İşlenmemiş gıda fiyatlarında Kasım-Aralık döneminde yaşanan ciddi düşüşlerden sonra, Ocak ayında % 2 civarında bir yükseliş olduğunu hesaplıyoruz. Ancak, geçen yıla göre hala daha iyimser bir tablo söz konusu. Yıllık enflasyon bu grupta % 8 seviyesinde.

Daha az değişken olan işlenmiş gıda fiyatlarında ise % 1’in üzerinde bir yükseliş dikkat çekiyor. Yine de yıllık rakam % 6 civarında sınırlı kalıyor.

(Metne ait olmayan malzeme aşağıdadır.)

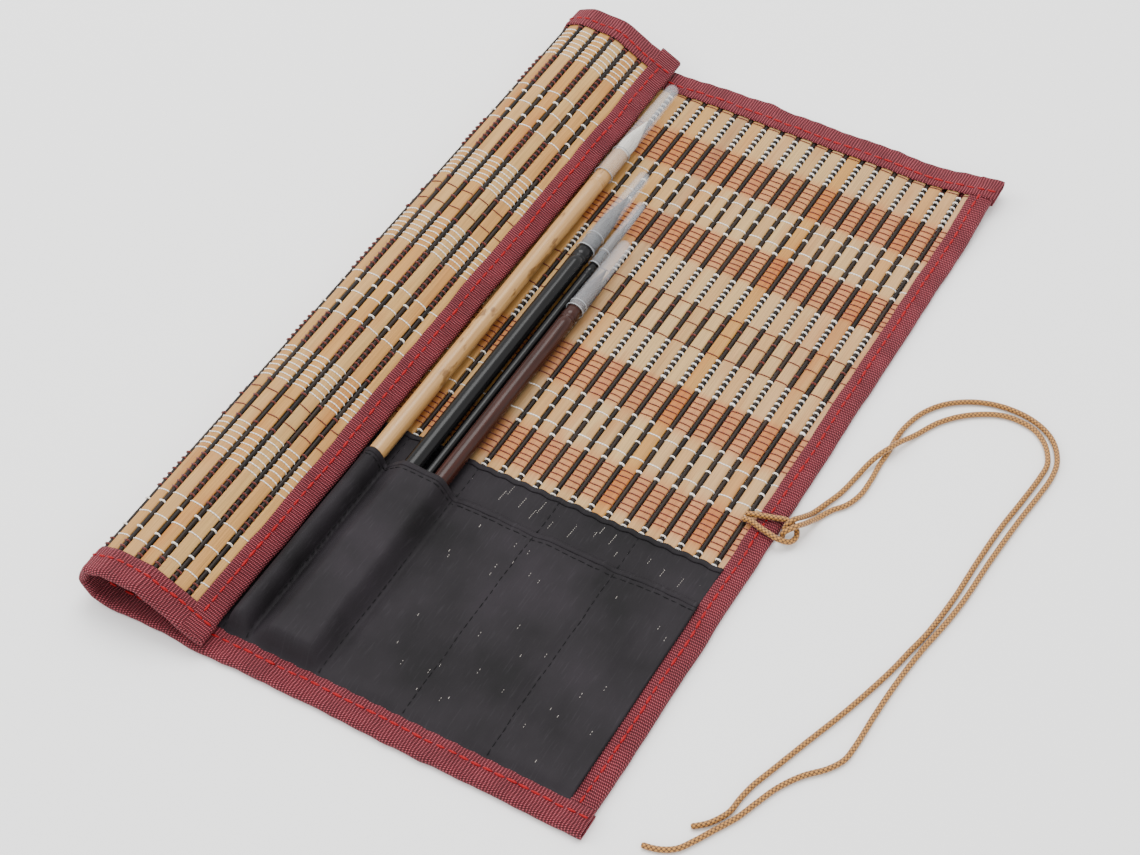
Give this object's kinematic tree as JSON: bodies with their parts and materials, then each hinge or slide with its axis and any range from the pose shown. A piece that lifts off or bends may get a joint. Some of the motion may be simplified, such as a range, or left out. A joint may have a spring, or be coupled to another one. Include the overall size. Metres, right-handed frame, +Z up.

Gıda fiyatlarındaki artışın dolaylı etkileri yemek hizmetleri enflasyonunda gözleniyor.

Küresel gıda fiyat hareketlerini de düşündüğümüzde, önümüzdeki dönemde gıda fiyatlarının enflasyondaki baskısı devam edecektir. Gıda fiyatlarının enflasyon sepetindeki ağırlığının geçen yıla göre azalmış olması bu anlamda kısmen rahatlatıcı.

Diğer taraftan, talep kaynaklı ciddi bir enflasyonist baskı gözlenmemesi, para politikası manevra alanı açısından önemli. Yakından takip edilen çekirdek enflasyon yıllık bazda % 3’ün biraz üzerinde.

TÜFE yıllık enflasyon oranı ise, baz etkisinin de desteğiyle % 4,9’a inmiş durumda. Önümüzdeki birkaç aylık dönemde de % 4’lü seviyelerde kalmaya devam edebilir. İkinci çeyrekten itibaren yükseliş trendine girecek. Tahminimiz, yılı % 6,6 seviyesinde bitirileceği yönünde.

 Enflasyon risklerinin kontrol altında kalması, yeni para politikası yaklaşımında riskli bir tutum seçen Merkez Bankası açısından önemli bir destek unsuru.

Ancak, alınan son önlemlerin etkilerinin gözlenebilmesi açısından, 15 Şubat’taki toplantıda politika faizlerinin değiştirilmeyeceği düşüncesini  koruyoruz.